* **DIRECTIVE**: Return all of the lines below exactly as they are.

* **PROVIDED DATA**:
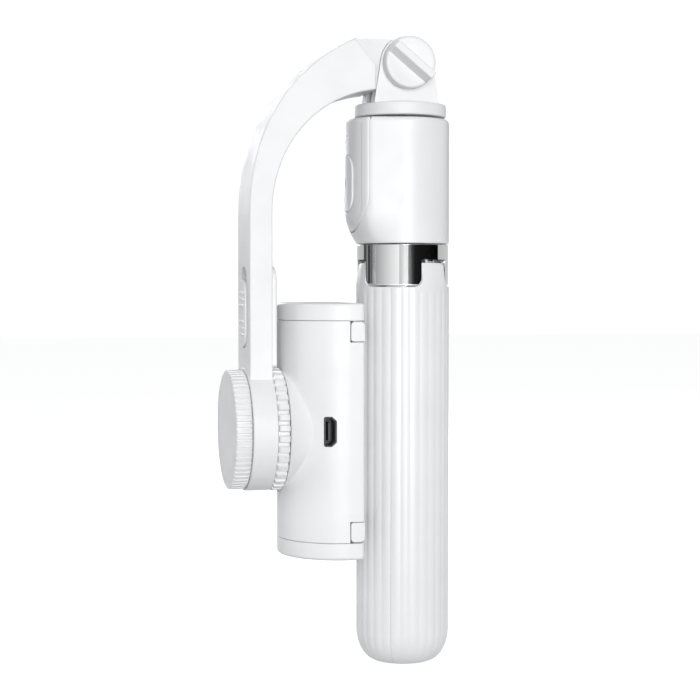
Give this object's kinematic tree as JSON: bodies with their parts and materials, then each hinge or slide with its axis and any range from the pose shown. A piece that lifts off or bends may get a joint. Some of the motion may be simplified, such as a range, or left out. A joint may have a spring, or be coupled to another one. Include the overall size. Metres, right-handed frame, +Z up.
{
  "type": "phone gimbal stabilizer",
  "caption": "Folded one-axis phone gimbal: spring clamp on a motor arm, swivel head with remote, telescopic pole and tripod handle.",
  "frame": {"origin": "on the handle's axis, at the flat lower end of the closed tripod legs", "axes": "+Z up along the pole, -X from the handle towards the folded arm, motor axis along X, fold axis along Y"},
  "size_m": [0.0673, 0.0364, 0.1853],
  "materials": {
    "white_shell": "satin white moulded ABS, very fine grain",
    "leg_shell": "satin white moulded ABS with shallow upright flutes",
    "arm_white": "matte white moulded ABS with fine spark-eroded grain",
    "wheel_shell": "matte white moulded ABS, knurled rim",
    "chrome_collar": "bright chrome plating",
    "pole_steel": "polished stainless tube",
    "steel_parts": "plain zinc or stainless",
    "black_parts": "black",
    "circuit_board": "green solder mask",
    "cells": "dull foil",
    "copper_coils": "enamelled copper wire",
    "pad_rubber": "matte pale grey rubber",
    "led_lens": "milky clear"
  },
  "bodies": {
    "hub": {"hub_collar": "chrome_collar", "pole_tube_outer": "pole_steel", "leg_pin_a": "steel_parts", "leg_pin_b": "steel_parts", "leg_pin_c": "steel_parts"},
    "leg_a": {"leg_a": "leg_shell"},
    "leg_b": {"leg_b": "leg_shell"},
    "leg_c": {"leg_c": "leg_shell"},
    "pole_1": {"pole_tube_1": "pole_steel"},
    "pole_2": {"pole_tube_2": "pole_steel"},
    "pole_3": {"pole_tube_3": "pole_steel"},
    "pole_4": {"pole_tube_4": "pole_steel"},
    "pole_5": {"pole_tube_5": "pole_steel"},
    "head": {"pole_tube_6": "pole_steel", "head_housing": "white_shell", "remote_panel": "white_shell", "led_window": "led_lens", "pole_socket": "black_parts", "remote_board": "circuit_board", "remote_battery": "cells"},
    "button": {"shutter_button": "white_shell"},
    "swivel": {"swivel_fork": "arm_white", "swivel_screw": "steel_parts", "swivel_nut": "steel_parts", "swivel_washer": "steel_parts", "swivel_spring_washer": "steel_parts", "bolt_cap": "arm_white"},
    "knob": {"lock_knob": "arm_white", "fold_bolt": "steel_parts"},
    "arm": {"arm_shell": "arm_white", "arm_cover": "arm_white", "switch_board": "circuit_board", "motor_stator": "copper_coils", "bearing_outer": "steel_parts", "bearing_inner": "steel_parts"},
    "switch": {"power_switch": "arm_white"},
    "clamp": {"outer_wheel": "wheel_shell", "motor_shaft": "steel_parts", "motor_bell": "steel_parts", "motor_magnets": "black_parts", "inner_ring": "wheel_shell", "clamp_body": "white_shell", "face_plate": "white_shell", "phone_pad_left": "pad_rubber", "phone_pad_right": "pad_rubber", "usb_socket": "black_parts", "main_board": "circuit_board", "main_battery": "cells", "jaw_spring_upper": "steel_parts", "jaw_spring_lower": "steel_parts"},
    "jaw_upper": {"jaw_upper": "white_shell"},
    "jaw_lower": {"jaw_lower": "white_shell"},
    "claw_upper": {"claw_upper": "white_shell"},
    "claw_lower": {"claw_lower": "white_shell"}
  },
  "joints": [
    {"name": "leg_a_hinge", "type": "hinge", "parent": "hub", "child": "leg_a", "pos_m": [0.0057, -0.00987, 0.1168], "axis": [-0.866, -0.5, 0], "range_deg": [0, 70]},
    {"name": "leg_b_hinge", "type": "hinge", "parent": "hub", "child": "leg_b", "pos_m": [0.0057, 0.00987, 0.1168], "axis": [0.866, -0.5, 0], "range_deg": [0, 70]},
    {"name": "leg_c_hinge", "type": "hinge", "parent": "hub", "child": "leg_c", "pos_m": [-0.0114, 0, 0.1168], "axis": [0, 1, 0], "range_deg": [0, 70]},
    {"name": "pole_slide_1", "type": "slide", "parent": "hub", "child": "pole_1", "axis": [0, 0, 1], "range_m": [0, 0.097]},
    {"name": "pole_slide_2", "type": "slide", "parent": "pole_1", "child": "pole_2", "axis": [0, 0, 1], "range_m": [0, 0.097]},
    {"name": "pole_slide_3", "type": "slide", "parent": "pole_2", "child": "pole_3", "axis": [0, 0, 1], "range_m": [0, 0.097]},
    {"name": "pole_slide_4", "type": "slide", "parent": "pole_3", "child": "pole_4", "axis": [0, 0, 1], "range_m": [0, 0.097]},
    {"name": "pole_slide_5", "type": "slide", "parent": "pole_4", "child": "pole_5", "axis": [0, 0, 1], "range_m": [0, 0.097]},
    {"name": "pole_slide_6", "type": "slide", "parent": "pole_5", "child": "head", "axis": [0, 0, 1], "range_m": [0, 0.097]},
    {"name": "button_press", "type": "slide", "parent": "head", "child": "button", "axis": [1, 0, 0], "range_m": [0, 0.0006], "stiffness_N_per_m": 400, "springref_m": -0.002},
    {"name": "head_swivel", "type": "hinge", "parent": "head", "child": "swivel", "pos_m": [-0.0008, 0, 0.162], "axis": [0, 0, 1], "continuous": true},
    {"name": "arm_fold", "type": "hinge", "parent": "swivel", "child": "arm", "pos_m": [-0.0009, 0, 0.1773], "axis": [0, 1, 0], "range_deg": [0, 180]},
    {"name": "lock_knob_turn", "type": "hinge", "parent": "swivel", "child": "knob", "pos_m": [-0.0009, -0.0103, 0.1773], "axis": [0, -1, 0], "range_deg": [0, 270]},
    {"name": "power_switch_slide", "type": "slide", "parent": "arm", "child": "switch", "axis": [0, 0, 1], "range_m": [0, 0.0036]},
    {"name": "gimbal_roll", "type": "hinge", "parent": "arm", "child": "clamp", "pos_m": [-0.045, 0, 0.0703], "axis": [1, 0, 0], "range_deg": [-135, 135]},
    {"name": "jaw_upper_slide", "type": "slide", "parent": "clamp", "child": "jaw_upper", "axis": [0, 0, 1], "range_m": [0, 0.016], "stiffness_N_per_m": 150, "springref_m": -0.02, "deforming": ["jaw_spring_upper"]},
    {"name": "jaw_lower_slide", "type": "slide", "parent": "clamp", "child": "jaw_lower", "axis": [0, 0, -1], "range_m": [0, 0.016], "stiffness_N_per_m": 150, "springref_m": -0.02, "deforming": ["jaw_spring_lower"]},
    {"name": "claw_upper_flip", "type": "hinge", "parent": "jaw_upper", "child": "claw_upper", "pos_m": [-0.0183, 0, 0.1], "axis": [0, -1, 0], "range_deg": [0, 90]},
    {"name": "claw_lower_flip", "type": "hinge", "parent": "jaw_lower", "child": "claw_lower", "pos_m": [-0.0183, 0, 0.0406], "axis": [0, 1, 0], "range_deg": [0, 90]}
  ],
  "couplings": [
    {"joint": "leg_c_hinge", "follows": "arm_fold", "ratio": 0.38889},
    {"joint": "jaw_lower_slide", "follows": "jaw_upper_slide", "ratio": 1}
  ]
}
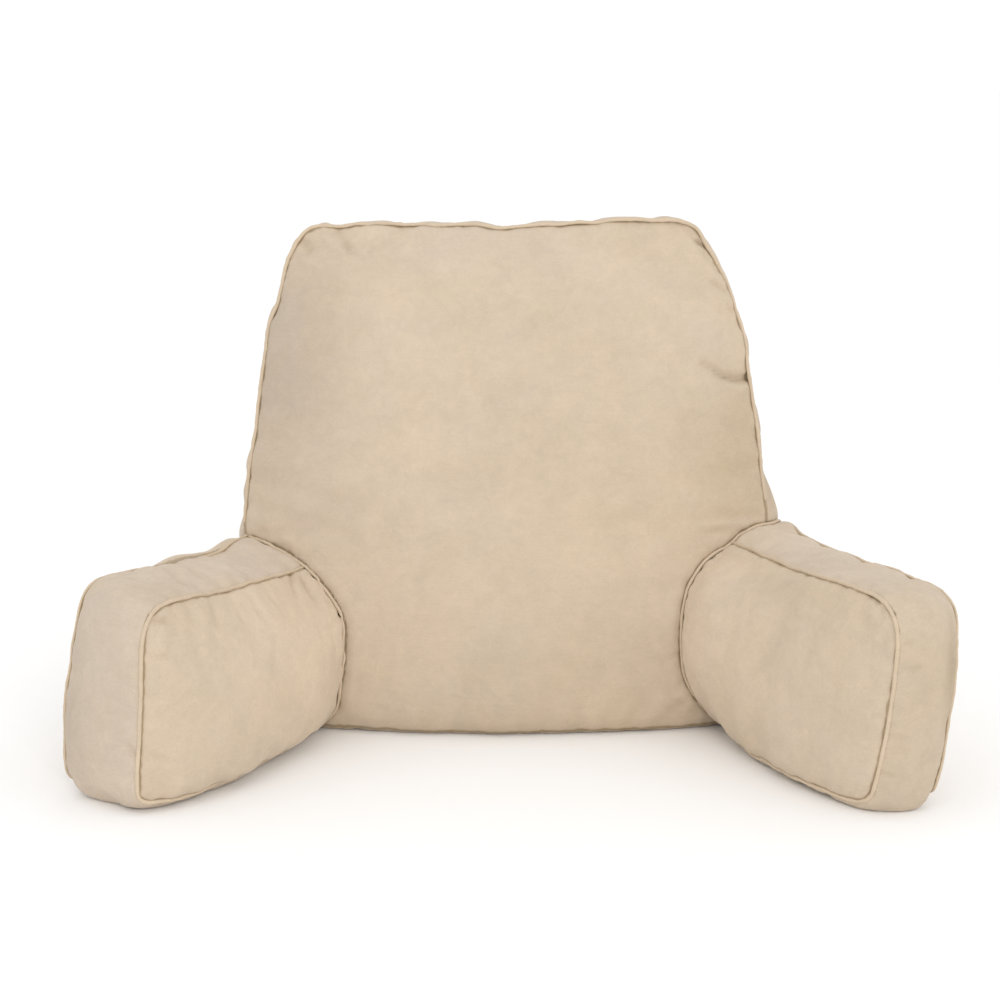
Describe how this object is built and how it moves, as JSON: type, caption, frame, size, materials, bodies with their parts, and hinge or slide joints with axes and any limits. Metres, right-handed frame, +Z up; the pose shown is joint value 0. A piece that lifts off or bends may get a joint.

* **EXERCISE SOLUTION**:
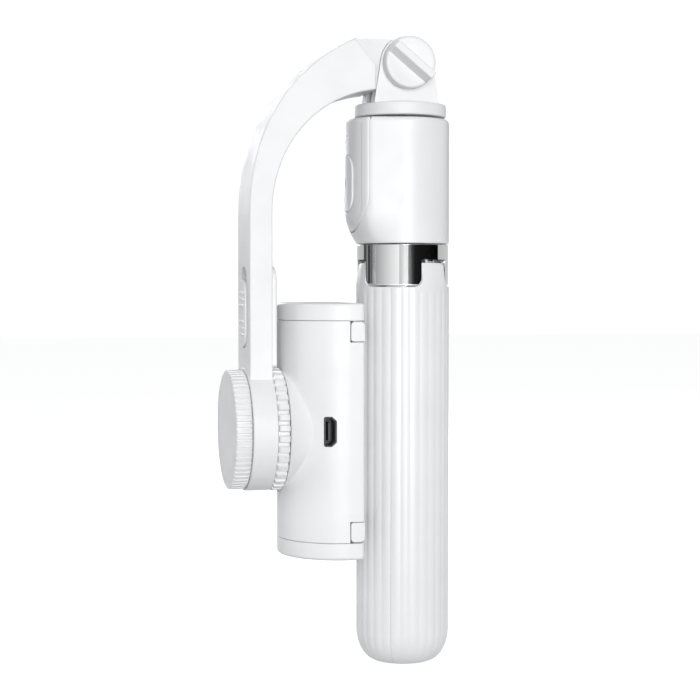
Give this object's kinematic tree as JSON: bodies with their parts and materials, then each hinge or slide with its axis and any range from the pose shown. A piece that lifts off or bends may get a joint. Some of the motion may be simplified, such as a range, or left out. A joint may have a spring, or be coupled to another one. Include the overall size. Metres, right-handed frame, +Z up.
{
  "type": "phone gimbal stabilizer",
  "caption": "Folded one-axis phone gimbal: spring clamp on a motor arm, swivel head with remote, telescopic pole and tripod handle.",
  "frame": {"origin": "on the handle's axis, at the flat lower end of the closed tripod legs", "axes": "+Z up along the pole, -X from the handle towards the folded arm, motor axis along X, fold axis along Y"},
  "size_m": [0.0673, 0.0364, 0.1853],
  "materials": {
    "white_shell": "satin white moulded ABS, very fine grain",
    "leg_shell": "satin white moulded ABS with shallow upright flutes",
    "arm_white": "matte white moulded ABS with fine spark-eroded grain",
    "wheel_shell": "matte white moulded ABS, knurled rim",
    "chrome_collar": "bright chrome plating",
    "pole_steel": "polished stainless tube",
    "steel_parts": "plain zinc or stainless",
    "black_parts": "black",
    "circuit_board": "green solder mask",
    "cells": "dull foil",
    "copper_coils": "enamelled copper wire",
    "pad_rubber": "matte pale grey rubber",
    "led_lens": "milky clear"
  },
  "bodies": {
    "hub": {"hub_collar": "chrome_collar", "pole_tube_outer": "pole_steel", "leg_pin_a": "steel_parts", "leg_pin_b": "steel_parts", "leg_pin_c": "steel_parts"},
    "leg_a": {"leg_a": "leg_shell"},
    "leg_b": {"leg_b": "leg_shell"},
    "leg_c": {"leg_c": "leg_shell"},
    "pole_1": {"pole_tube_1": "pole_steel"},
    "pole_2": {"pole_tube_2": "pole_steel"},
    "pole_3": {"pole_tube_3": "pole_steel"},
    "pole_4": {"pole_tube_4": "pole_steel"},
    "pole_5": {"pole_tube_5": "pole_steel"},
    "head": {"pole_tube_6": "pole_steel", "head_housing": "white_shell", "remote_panel": "white_shell", "led_window": "led_lens", "pole_socket": "black_parts", "remote_board": "circuit_board", "remote_battery": "cells"},
    "button": {"shutter_button": "white_shell"},
    "swivel": {"swivel_fork": "arm_white", "swivel_screw": "steel_parts", "swivel_nut": "steel_parts", "swivel_washer": "steel_parts", "swivel_spring_washer": "steel_parts", "bolt_cap": "arm_white"},
    "knob": {"lock_knob": "arm_white", "fold_bolt": "steel_parts"},
    "arm": {"arm_shell": "arm_white", "arm_cover": "arm_white", "switch_board": "circuit_board", "motor_stator": "copper_coils", "bearing_outer": "steel_parts", "bearing_inner": "steel_parts"},
    "switch": {"power_switch": "arm_white"},
    "clamp": {"outer_wheel": "wheel_shell", "motor_shaft": "steel_parts", "motor_bell": "steel_parts", "motor_magnets": "black_parts", "inner_ring": "wheel_shell", "clamp_body": "white_shell", "face_plate": "white_shell", "phone_pad_left": "pad_rubber", "phone_pad_right": "pad_rubber", "usb_socket": "black_parts", "main_board": "circuit_board", "main_battery": "cells", "jaw_spring_upper": "steel_parts", "jaw_spring_lower": "steel_parts"},
    "jaw_upper": {"jaw_upper": "white_shell"},
    "jaw_lower": {"jaw_lower": "white_shell"},
    "claw_upper": {"claw_upper": "white_shell"},
    "claw_lower": {"claw_lower": "white_shell"}
  },
  "joints": [
    {"name": "leg_a_hinge", "type": "hinge", "parent": "hub", "child": "leg_a", "pos_m": [0.0057, -0.00987, 0.1168], "axis": [-0.866, -0.5, 0], "range_deg": [0, 70]},
    {"name": "leg_b_hinge", "type": "hinge", "parent": "hub", "child": "leg_b", "pos_m": [0.0057, 0.00987, 0.1168], "axis": [0.866, -0.5, 0], "range_deg": [0, 70]},
    {"name": "leg_c_hinge", "type": "hinge", "parent": "hub", "child": "leg_c", "pos_m": [-0.0114, 0, 0.1168], "axis": [0, 1, 0], "range_deg": [0, 70]},
    {"name": "pole_slide_1", "type": "slide", "parent": "hub", "child": "pole_1", "axis": [0, 0, 1], "range_m": [0, 0.097]},
    {"name": "pole_slide_2", "type": "slide", "parent": "pole_1", "child": "pole_2", "axis": [0, 0, 1], "range_m": [0, 0.097]},
    {"name": "pole_slide_3", "type": "slide", "parent": "pole_2", "child": "pole_3", "axis": [0, 0, 1], "range_m": [0, 0.097]},
    {"name": "pole_slide_4", "type": "slide", "parent": "pole_3", "child": "pole_4", "axis": [0, 0, 1], "range_m": [0, 0.097]},
    {"name": "pole_slide_5", "type": "slide", "parent": "pole_4", "child": "pole_5", "axis": [0, 0, 1], "range_m": [0, 0.097]},
    {"name": "pole_slide_6", "type": "slide", "parent": "pole_5", "child": "head", "axis": [0, 0, 1], "range_m": [0, 0.097]},
    {"name": "button_press", "type": "slide", "parent": "head", "child": "button", "axis": [1, 0, 0], "range_m": [0, 0.0006], "stiffness_N_per_m": 400, "springref_m": -0.002},
    {"name": "head_swivel", "type": "hinge", "parent": "head", "child": "swivel", "pos_m": [-0.0008, 0, 0.162], "axis": [0, 0, 1], "continuous": true},
    {"name": "arm_fold", "type": "hinge", "parent": "swivel", "child": "arm", "pos_m": [-0.0009, 0, 0.1773], "axis": [0, 1, 0], "range_deg": [0, 180]},
    {"name": "lock_knob_turn", "type": "hinge", "parent": "swivel", "child": "knob", "pos_m": [-0.0009, -0.0103, 0.1773], "axis": [0, -1, 0], "range_deg": [0, 270]},
    {"name": "power_switch_slide", "type": "slide", "parent": "arm", "child": "switch", "axis": [0, 0, 1], "range_m": [0, 0.0036]},
    {"name": "gimbal_roll", "type": "hinge", "parent": "arm", "child": "clamp", "pos_m": [-0.045, 0, 0.0703], "axis": [1, 0, 0], "range_deg": [-135, 135]},
    {"name": "jaw_upper_slide", "type": "slide", "parent": "clamp", "child": "jaw_upper", "axis": [0, 0, 1], "range_m": [0, 0.016], "stiffness_N_per_m": 150, "springref_m": -0.02, "deforming": ["jaw_spring_upper"]},
    {"name": "jaw_lower_slide", "type": "slide", "parent": "clamp", "child": "jaw_lower", "axis": [0, 0, -1], "range_m": [0, 0.016], "stiffness_N_per_m": 150, "springref_m": -0.02, "deforming": ["jaw_spring_lower"]},
    {"name": "claw_upper_flip", "type": "hinge", "parent": "jaw_upper", "child": "claw_upper", "pos_m": [-0.0183, 0, 0.1], "axis": [0, -1, 0], "range_deg": [0, 90]},
    {"name": "claw_lower_flip", "type": "hinge", "parent": "jaw_lower", "child": "claw_lower", "pos_m": [-0.0183, 0, 0.0406], "axis": [0, 1, 0], "range_deg": [0, 90]}
  ],
  "couplings": [
    {"joint": "leg_c_hinge", "follows": "arm_fold", "ratio": 0.38889},
    {"joint": "jaw_lower_slide", "follows": "jaw_upper_slide", "ratio": 1}
  ]
}
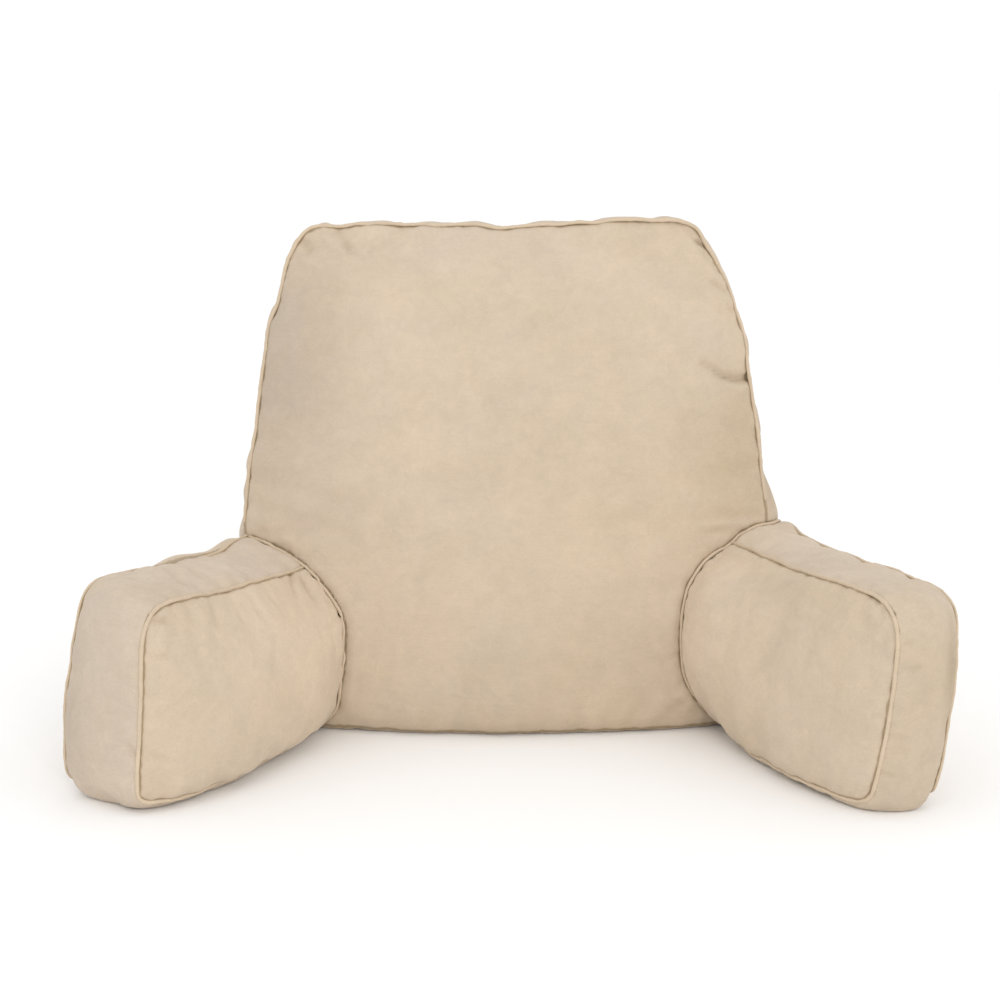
Describe how this object is built and how it moves, as JSON: type, caption, frame, size, materials, bodies with their parts, and hinge or slide joints with axes and any limits. Metres, right-handed frame, +Z up; the pose shown is joint value 0. A piece that lifts off or bends may get a joint.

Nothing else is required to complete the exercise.